Adolf Hitler is a mascot for any leader who is racially intolerant and authoritarian. Any leader who seems too ambitious, too angry, too dictatorial inevitably evokes the comparison.

The mascot for #MeToo is, without question, Weinstein. The big, fuzzy, unattractive über-powerful Hollywood mogul who solicited blowjobs, spanked his junk into plants, and raped Annabella Sciorra is the poster boy for all aging white men in charge of the entertainment industry.

AOC is mascot for the Socialists in government. Ibram Kendi is the mascot for the Critical Race Theorists. Tucker Carlson is dressed to the nines as avatar for all that is bad at Fox. Kristen Sinema (AZ) is the picture of fence-riding, anti-minimum wage Democratic obstructionists. Derek Chauvin represents all white cops. George Floyd fronts for all black men.

Ah, if life were so simple and easy to categorize.
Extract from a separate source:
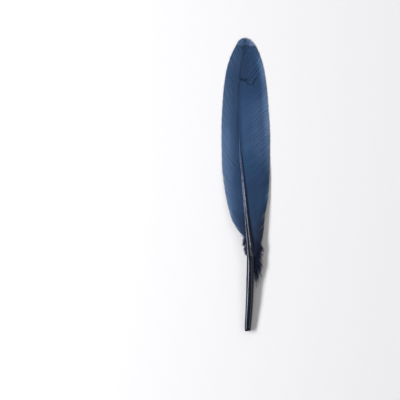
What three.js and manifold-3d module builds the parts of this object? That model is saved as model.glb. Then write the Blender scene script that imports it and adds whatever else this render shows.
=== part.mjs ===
// Goose quill feather, lying on its concave side with its arched back up.
// Millimetres. +Y runs from the cut quill end to the tip, +X to the wide vane, +Z up.
// The shaft, both vanes and the down at their foot grew as one piece, so they are one solid.

import * as THREE from 'three';
import { mergeVertices } from 'three/addons/utils/BufferGeometryUtils.js';
import Module from 'manifold-3d';

// Driving sizes of the feather.
const FEATHER_LENGTH = 176;
const QUILL_END_Y = -FEATHER_LENGTH / 2;
const TIP_Y = FEATHER_LENGTH / 2;
const RACHIS_END_Y = TIP_Y - 1.6;

// Shaft: its sideways bow, its height over the surface, its width and its squareness, by Y.
const SHAFT_X = [[-88, 1.5], [-66, 2.5], [-46, 2.8], [-24, 1.0], [0, -1.3], [22, -3.3], [46, -4.35], [66, -3.2],
  [88, -0.4]];
const SHAFT_Z = [[-88, 1.88], [-66, 3.2], [-40, 4.6], [-10, 5.4], [20, 5.1], [45, 3.9], [68, 2.1], [88, 0.75]];
const SHAFT_WIDTH = [[-88, 3.3], [-86.8, 3.8], [-76, 4.4], [-58, 4.7], [-36, 4.0], [-14, 2.9], [12, 2.0],
  [44, 1.3], [88, 0.8]];
const SHAFT_DEPTH = [[-88, 3.4], [-86.8, 3.9], [-58, 4.6], [-36, 4.1], [-14, 3.2], [12, 2.5], [44, 1.9],
  [70, 1.3], [88, 1.0]];
const SHAFT_SQUARENESS = [[-88, 2], [-55, 2.1], [-30, 2.8], [20, 3.2], [88, 2.6]];
const SHAFT_SIDES = 16;
const SHAFT_RINGS = 40;
const SHAFT_RING_CROWDING = 1.3;

// The open bore at the cut end of the hollow quill.
const BORE_RADIUS = 1.15;
const BORE_DEPTH = 6;

// Vanes: root Y of a barb on the shaft, and the X and Y of its tip on the vane's edge.
const LEADING_VANE = {
  side: -1,
  barbs: [[-33.5, -1.6, -32.5], [-31.5, -5.2, -27], [-29, -8.2, -21.5], [-25, -10.8, -12.5], [-16, -13.0, -0.5],
    [-4, -14.3, 12], [15, -14.55, 32], [36, -13.6, 53], [52, -11.8, 67], [64, -9.3, 76], [73.5, -6.6, 81.8],
    [81.5, -3.4, 86.6], [86.2, -0.7, 88]],
  edgeHeight: [[-33, 4.4], [-20, 2.7], [0, 1.1], [20, 0.225], [76, 0.225], [88, 0.6]],
  locks: 38,
};
const TRAILING_VANE = {
  side: 1,
  barbs: [[-44, 7.0, -43], [-41.5, 9.5, -38], [-36, 10.7, -29], [-28, 11.8, -18.5], [-18, 13.7, -7],
    [-4, 14.6, 10], [14, 14.65, 28], [34, 13.75, 46], [50, 12.5, 60], [62, 10.8, 70.5], [72, 8.4, 78.3],
    [80, 5.2, 84.6], [86.2, 0.1, 88]],
  edgeHeight: [[-43, 3.4], [-20, 1.9], [0, 0.9], [20, 0.225], [76, 0.225], [88, 0.6]],
  locks: 42,
};
const VANE_SPANS = 5;
const VANE_CAMBER_POWER = 1.7;
const VANE_THICKNESS_AT_SHAFT = 0.75;
const VANE_THICKNESS_AT_EDGE = 0.45;
const LOCK_STEP = 0.11;
const LOCK_TIP_STAGGER = 0.35;
const RIPPLE_HEIGHT = 0.22;
const RIPPLE_LENGTH = 27;

// Fissures in the wide vane below the tip, as the corners of each narrow slot.
const FISSURES = [
  [[-3.2, 62.7], [0.9, 62.6], [1.9, 60.0], [0.3, 61.8]],
  [[3.9, 59.6], [5.3, 61.2], [6.2, 63.4], [4.6, 61.7]],
];

// Down at the foot of the vanes: root Y on the shaft, tip X, tip Y and tip Z of each lock.
const DOWN_LOCKS = [
  [-39, 10.9, -39.5, 2.4], [-41, 11.0, -43, 1.5], [-42.5, 10.3, -46, 3.2], [-44, 10.6, -49.5, 1.3],
  [-45.5, 9.4, -51.5, 3.4], [-47, 9.8, -55, 1.4], [-48.5, 8.6, -56.5, 2.8], [-50, 8.4, -60, 1.4],
  [-51, 6.6, -61.5, 2.2], [-37, -1.9, -35.5, 3.4], [-40.5, -1.5, -41.5, 2.8],
];
const DOWN_LOCK_WIDTH = 2.8;
const DOWN_LOCK_DEPTH = 1.4;

// Smooth value at one place along a list of stations, each a place and the values there.
// The curve never swings past its stations.
function valueAt(stations, place, column = 1) {
  const last = stations.length - 1;
  if (place <= stations[0][0]) return stations[0][column];
  if (place >= stations[last][0]) return stations[last][column];
  let i = 0;
  while (place > stations[i + 1][0]) i += 1;
  const rise = (k) => (stations[k + 1][column] - stations[k][column]) / (stations[k + 1][0] - stations[k][0]);
  const slope = (k) => {
    const before = rise(Math.max(k - 1, 0));
    const after = rise(Math.min(k, last - 1));
    return before * after > 0 ? (2 * before * after) / (before + after) : 0;
  };
  const span = stations[i + 1][0] - stations[i][0];
  const t = (place - stations[i][0]) / span;
  const t2 = t * t;
  const t3 = t2 * t;
  return stations[i][column] * (2 * t3 - 3 * t2 + 1)
    + slope(i) * span * (t3 - 2 * t2 + t)
    + stations[i + 1][column] * (3 * t2 - 2 * t3)
    + slope(i + 1) * span * (t3 - t2);
}

// Moves each corner of a geometry and returns it as a closed solid.
function solidFrom(geometry, movePoint) {
  geometry.deleteAttribute('normal');
  geometry.deleteAttribute('uv');
  const places = geometry.getAttribute('position');
  const point = new THREE.Vector3();
  for (let i = 0; i < places.count; i += 1) {
    point.fromBufferAttribute(places, i);
    movePoint(point);
    places.setXYZ(i, point.x, point.y, point.z);
  }
  const merged = mergeVertices(geometry, 1e-4);
  return new kernel.Manifold(new kernel.Mesh({
    numProp: 3,
    vertProperties: new Float32Array(merged.getAttribute('position').array),
    triVerts: new Uint32Array(merged.getIndex().array),
  }));
}

// Shaft: round at the quill, squarer and finer towards the tip, its rings closest at the cut end.
function shaftPoint(point) {
  const y = THREE.MathUtils.lerp(QUILL_END_Y, RACHIS_END_Y, (point.y + 0.5) ** SHAFT_RING_CROWDING);
  const rim = Math.min(1, Math.hypot(point.x, point.z));
  const turn = Math.atan2(point.x, point.z);
  const power = 2 / valueAt(SHAFT_SQUARENESS, y);
  const across = Math.sign(Math.sin(turn)) * Math.abs(Math.sin(turn)) ** power;
  const up = Math.sign(Math.cos(turn)) * Math.abs(Math.cos(turn)) ** power;
  point.set(
    valueAt(SHAFT_X, y) + across * rim * valueAt(SHAFT_WIDTH, y) / 2,
    y,
    valueAt(SHAFT_Z, y) + up * rim * valueAt(SHAFT_DEPTH, y) / 2,
  );
}

// Height of a vane's middle surface: level by the shaft, drooping along the barb to the edge.
function vaneHeight(vane, share, y) {
  const atShaft = valueAt(SHAFT_Z, y) + 0.22 * valueAt(SHAFT_DEPTH, y);
  const ripple = RIPPLE_HEIGHT * Math.sin((2 * Math.PI * y) / RIPPLE_LENGTH) * 4 * share * (1 - share);
  return atShaft + (valueAt(vane.edgeHeight, y) - atShaft) * share ** VANE_CAMBER_POWER + ripple;
}

// Vane: a thin cambered sheet of locks, each a band of barbs with a step up from the last.
function vaneSolid(vane) {
  const rows = vane.locks * 2 - 1;
  const sheet = new THREE.BoxGeometry(1, 1, 1, VANE_SPANS, rows, 1);
  const firstRoot = vane.barbs[0][0];
  const lastRoot = vane.barbs[vane.barbs.length - 1][0];
  return solidFrom(sheet, (point) => {
    const row = Math.round((point.y + 0.5) * rows);
    const lock = Math.floor(row / 2);
    const lockEnd = row % 2;
    const rootY = THREE.MathUtils.lerp(firstRoot, lastRoot, (lock + 0.06 + 0.88 * lockEnd) / vane.locks);
    const root = new THREE.Vector2(valueAt(SHAFT_X, rootY) - 0.12 * vane.side, rootY);
    const tip = new THREE.Vector2(valueAt(vane.barbs, rootY, 1), valueAt(vane.barbs, rootY, 2));
    const stagger = LOCK_TIP_STAGGER * Math.sin(lock * 2.4) * (lockEnd ? 1 : 0.4);
    tip.y = Math.min(TIP_Y, tip.y + stagger);
    const bend = new THREE.Vector2(
      THREE.MathUtils.lerp(root.x, tip.x, 0.6),
      THREE.MathUtils.lerp(root.y, tip.y, 0.42),
    );
    const share = 0.5 + point.x * vane.side;
    const middle = new THREE.QuadraticBezierCurve(root, bend, tip).getPoint(share);
    const thickness = THREE.MathUtils.lerp(VANE_THICKNESS_AT_SHAFT, VANE_THICKNESS_AT_EDGE, share);
    const step = LOCK_STEP * (1 - 2 * lockEnd) * Math.sin(Math.PI * Math.min(1, share + 0.15));
    const underside = vaneHeight(vane, share, middle.y) - thickness / 2;
    point.set(middle.x, middle.y, point.z < 0 ? underside : underside + thickness + step);
  });
}

// Down: a soft tapering lock bent from the shaft to its tip.
function downLock([rootY, tipX, tipY, tipZ]) {
  const side = Math.sign(tipX - valueAt(SHAFT_X, rootY));
  const start = new THREE.Vector3(
    valueAt(SHAFT_X, rootY) + side * valueAt(SHAFT_WIDTH, rootY) * 0.25,
    rootY,
    valueAt(SHAFT_Z, rootY) + 0.3,
  );
  const bend = new THREE.Vector3(THREE.MathUtils.lerp(start.x, tipX, 0.65), rootY + 1.5, start.z + 0.2);
  const path = new THREE.QuadraticBezierCurve3(start, bend, new THREE.Vector3(tipX, tipY, tipZ));
  const lock = new THREE.CylinderGeometry(1, 1, 1, 6, 5);
  return solidFrom(lock, (point) => {
    const along = 0.5 - point.y;
    const centre = path.getPoint(along);
    const heading = path.getTangent(along);
    const sideways = new THREE.Vector3(heading.y, -heading.x, 0).normalize();
    const fullness = Math.sin(Math.PI * (0.16 + 0.76 * along));
    const acrossHere = point.x * fullness * DOWN_LOCK_WIDTH / 2;
    const aboveHere = point.z * fullness * DOWN_LOCK_DEPTH / 2;
    point.copy(centre).addScaledVector(sideways, -acrossHere);
    point.z += aboveHere;
  });
}

// Bore of the hollow quill, open at the cut end and rounded at its blind end.
function quillBore() {
  const profile = [
    new THREE.Vector2(0, -1),
    new THREE.Vector2(BORE_RADIUS, -1),
    new THREE.Vector2(BORE_RADIUS, BORE_DEPTH - BORE_RADIUS),
    new THREE.Vector2(BORE_RADIUS * 0.7, BORE_DEPTH - BORE_RADIUS * 0.3),
    new THREE.Vector2(0, BORE_DEPTH),
  ];
  const bore = new THREE.LatheGeometry(profile, 16);
  return solidFrom(bore, (point) => {
    const y = QUILL_END_Y + point.y;
    point.x += valueAt(SHAFT_X, y);
    point.z += valueAt(SHAFT_Z, y);
    point.y = y;
  });
}

// Fissure: a narrow pointed slot cut down through the vane.
function fissureCut(corners) {
  const slot = new THREE.Shape(corners.map(([x, y]) => new THREE.Vector2(x, y)));
  return solidFrom(new THREE.ExtrudeGeometry(slot, { depth: 12, bevelEnabled: false }), () => {});
}

const kernel = await Module();
kernel.setup();

let solid = solidFrom(new THREE.CylinderGeometry(1, 1, 1, SHAFT_SIDES, SHAFT_RINGS), shaftPoint);
solid = solid.subtract(quillBore());
let trailing = vaneSolid(TRAILING_VANE);
for (const corners of FISSURES) trailing = trailing.subtract(fissureCut(corners));
solid = solid.add(trailing).add(vaneSolid(LEADING_VANE));
for (const lock of DOWN_LOCKS) solid = solid.add(downLock(lock));

const mesh = solid.getMesh();
const geometry = new THREE.BufferGeometry();
geometry.setAttribute('position', new THREE.BufferAttribute(mesh.vertProperties, 3));
geometry.setIndex(new THREE.BufferAttribute(mesh.triVerts, 1));
geometry.computeVertexNormals();

const dyedVane = new THREE.MeshStandardMaterial({ color: 0x43608a, roughness: 0.55, metalness: 0 });
const feather = new THREE.Mesh(geometry, dyedVane);
feather.name = 'feather';

const part = new THREE.Group();
part.name = 'goose_quill_feather';
part.add(feather);

export default part;
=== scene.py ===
import math

import bpy
import numpy as np
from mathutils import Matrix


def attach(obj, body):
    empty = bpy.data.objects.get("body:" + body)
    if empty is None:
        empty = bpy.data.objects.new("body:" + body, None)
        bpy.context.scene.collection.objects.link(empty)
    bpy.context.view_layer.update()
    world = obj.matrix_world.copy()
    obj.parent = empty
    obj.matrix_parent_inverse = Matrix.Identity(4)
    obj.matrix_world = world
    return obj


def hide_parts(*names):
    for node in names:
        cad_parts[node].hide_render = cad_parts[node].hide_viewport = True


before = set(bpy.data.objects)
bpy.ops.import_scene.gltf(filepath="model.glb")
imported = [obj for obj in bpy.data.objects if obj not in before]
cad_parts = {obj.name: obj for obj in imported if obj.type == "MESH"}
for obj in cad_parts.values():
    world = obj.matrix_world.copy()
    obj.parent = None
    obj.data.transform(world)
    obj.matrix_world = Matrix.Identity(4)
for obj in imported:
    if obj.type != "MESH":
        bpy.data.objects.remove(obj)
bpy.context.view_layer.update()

MM = 0.001
chance = np.random.default_rng(1907)

# --- Driving stations of the feather -------------------------------------------------------------
# The vanes' edges are the solid's, a little fuller at the tip. The shaft runs up to 0.3 mm beside the
# solid's and is thinner towards the tip.

TIP_Y = 88.0
QUILL_END_Y = -88.0
SHAFT_END_Y = 87.2
SHAFT_X = [(-88, 1.2), (-66, 2.45), (-46, 2.8), (-24, 0.78), (0, -1.56), (22, -3.5), (46, -4.42), (66, -3.25),
           (88, -0.4)]
SHAFT_Z = [(-88, 1.88), (-66, 3.2), (-40, 4.6), (-10, 5.4), (20, 5.1), (45, 3.9), (68, 2.1), (88, 0.75)]
SHAFT_WIDTH = [(-88, 3.3), (-86.8, 3.8), (-76, 4.4), (-58, 4.7), (-36, 3.95), (-14, 2.5), (12, 1.55),
               (44, 0.9), (66, 0.5), (88, 0.25)]
SHAFT_DEPTH = [(-88, 3.4), (-86.8, 3.9), (-58, 4.6), (-36, 4.1), (-14, 3.2), (12, 2.5), (44, 1.8),
               (70, 1.0), (88, 0.4)]
SHAFT_SQUARENESS = [(-88, 2.5), (-70, 2.4), (-50, 2.1), (-30, 2.8), (20, 2.6), (88, 2.4)]
BACK_SQUARENESS = 2.05
# Sine of the angle that the back leans to the left where it mirrors the left light.
SHINE_LEAN = 0.42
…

The fact that this reduction of systems to the behavior of individuals is pockmarked with error, replete with misrepresentation, and in direct conflict with the bizarre nature of human beings doesn't stop us. We do it anyway.

Maybe if we focused on positive mascots? Tom Hanks as mascot for white dudes? John McWhorter as the de-facto black guy stand-in? Eric Talley adumbrates all police officers and Kevin Feige epitomizes the wealthy, powerful Hollywood executive?

Harold Chandler was certainly a part of his family but was nothing like his sister and it was unfair to judge him based upon the actions of a brother he was unlikely to know well combined with the poverty he was born into and had no choice in. He was more complex than that. His poverty and the fact that he was outcast doesn't make him a saint but it doesn't make him the mascot of sinners, either.

As Russian philosopher Aleksandr Solzhenitsyn wrote, “If only there were evil people somewhere insidiously committing evil deeds, and it were necessary only to separate them from the rest of us and destroy them. But the line dividing good and evil cuts through the heart of every human being.”